Charles Baudelaire , Nadar - crédits : Nadar/ Hulton Archive/ Getty Images

Charles Baudelaire , Nadar

C'est en 1887, dans les Œuvres posthumes, que furent publiés pour la première fois, sous l'appellation de Journaux intimes, les trois ensembles de notes rédigées par Baudelaire entre 1855 et 1865 pour Fusées et Hygiène que Jacques Crépet rattache au premier recueil, et 1859-1866 pour Mon Cœur mis à nu. Ce dernier titre semble avoir été inspiré à l'auteur par Edgar Poe dans ses Marginalia : « S'il vient à quelque ambitieux la fantaisie de révolutionner d'un seul coup le monde entier de la pensée humaine, de l'opinion humaine et du sentiment humain, l'occasion s'en offre à lui. La route qui mène au renom universel s'ouvre droite et sans obstacle devant lui. Il lui suffira en effet d'écrire et de publier un très petit livre. Le titre en sera simple – quelques mots bien clairs – Mon Cœur mis à nu. [...] Mais l'écrire – voilà la difficulté. Aucun homme ne pourrait l'écrire, même s'il l'osait. Le papier se recroquevillerait et se consumerait au moindre contact de sa plume enflammée. » Le texte de ces recueils de notes trouva son établissement quasi définitif dans l'édition que donna en 1949 Jacques Crépet des Journaux intimes.
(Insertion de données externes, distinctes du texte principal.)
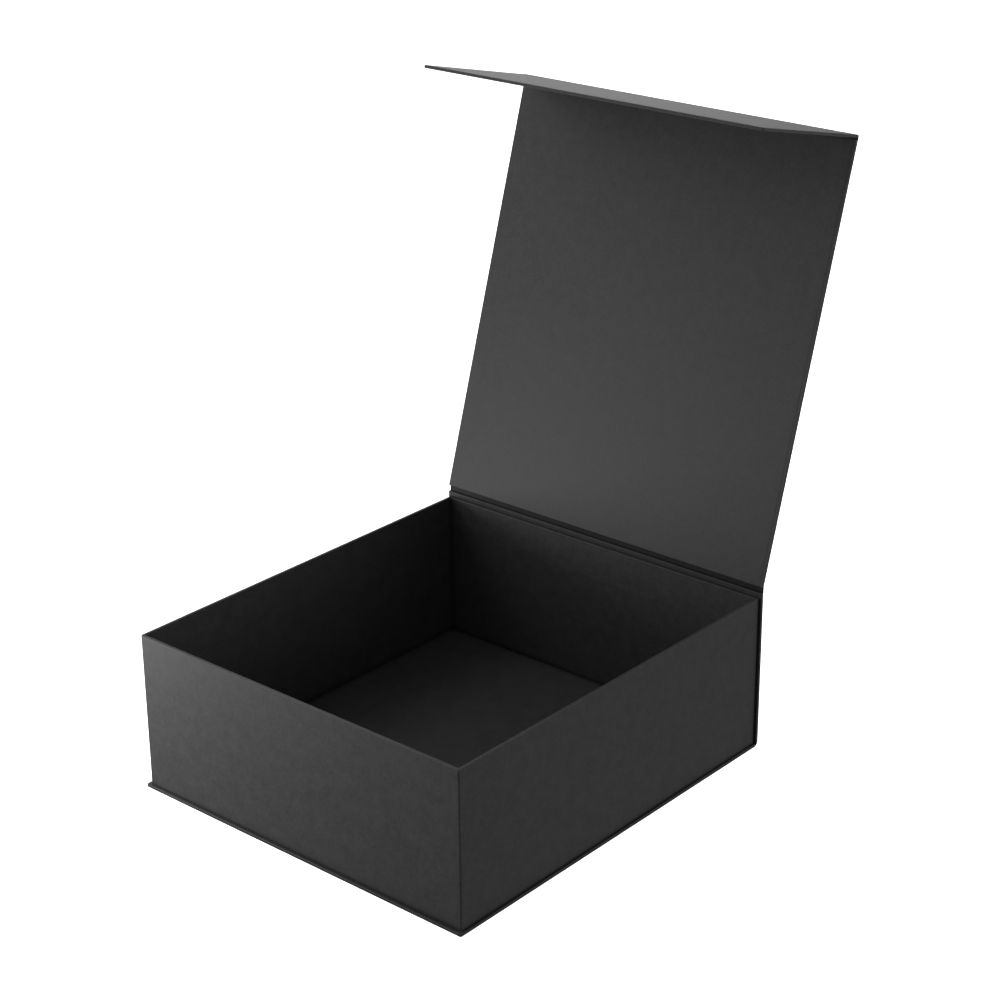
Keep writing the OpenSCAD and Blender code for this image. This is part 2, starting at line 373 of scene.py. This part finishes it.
@dataclass(frozen=True)
class FloorPaint(Finish):
    """Rolled matt white emulsion: nearly even, with the roller's soft orange-peel."""

    name: str = "rolled matt white emulsion"
    white: str = "f5f5f4"
    hollow: str = "f1f1f0"
    peel_mm: float = 8.333

    def dress(self, tree: bpy.types.NodeTree, shader: bpy.types.Node, place: bpy.types.NodeSocket) -> None:
        """Adds the orange-peel.

        Args:
            tree: the material's node tree.
            shader: its shader node.
            place: the socket that gives the place on the floor.
        """
        peel = add_node(tree, "ShaderNodeTexNoise", {"Scale": 1 / (self.peel_mm * MM), "Detail": 2.0},
                        {"Vector": place})
        colour = add_node(tree, "ShaderNodeMix", {6: linear(self.hollow), 7: linear(self.white)},
                          {0: peel.outputs["Fac"]}, data_type="RGBA")
        tree.links.new(colour.outputs[2], shader.inputs["Base Color"])
        shader.inputs["Roughness"].default_value = 0.85
        shader.inputs["Specular IOR Level"].default_value = 0.2


COVER_PAPER = DyedPaper()
LINING_PAPER = DyedPaper(name="black uncoated lining paper", shade="1b1b1c", fibre="333334",
                         mottle_mm=1.8, edge_mm=0.8)
# The lining in the hinge's groove: a darker copy of the lining whose colour is painted shade for the groove,
# with less gloss.
GROOVE_SHADE_PAPER = DyedPaper(name="black lining paper with painted groove shade", shade="171718", fibre="262627",
                          rubbed="333334", specular=0.2, sheen=0.0)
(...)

Journal intime ou notes de travail ?

Mon Cœur mis à nu se compose de quarante-huit feuillets, où se succèdent, sans logique ni contrainte, des fragments de formes diverses : « Je peux commencer Mon Cœur mis à nu n'importe où, n'importe comment, et le continuer au jour le jour, suivant l'inspiration du jour et la circonstance, pourvu que l'inspiration soit vive. » Si Baudelaire adopte le style elliptique et lapidaire caractéristique du journal intime, on ne trouve pas ici la régularité quasi quotidienne du diariste. Les feuillets ne sont d'ailleurs pas datés, et correspondent davantage à des notes informelles prises au gré du moment et des situations : le fragment 3, par exemple, est écrit sur un papier à en-tête de l'hôtel du Grand Miroir de Bruxelles, où Baudelaire résidait alors ; d'autres sont accompagnés de coupures de journaux, dont tel article a inspiré le propos.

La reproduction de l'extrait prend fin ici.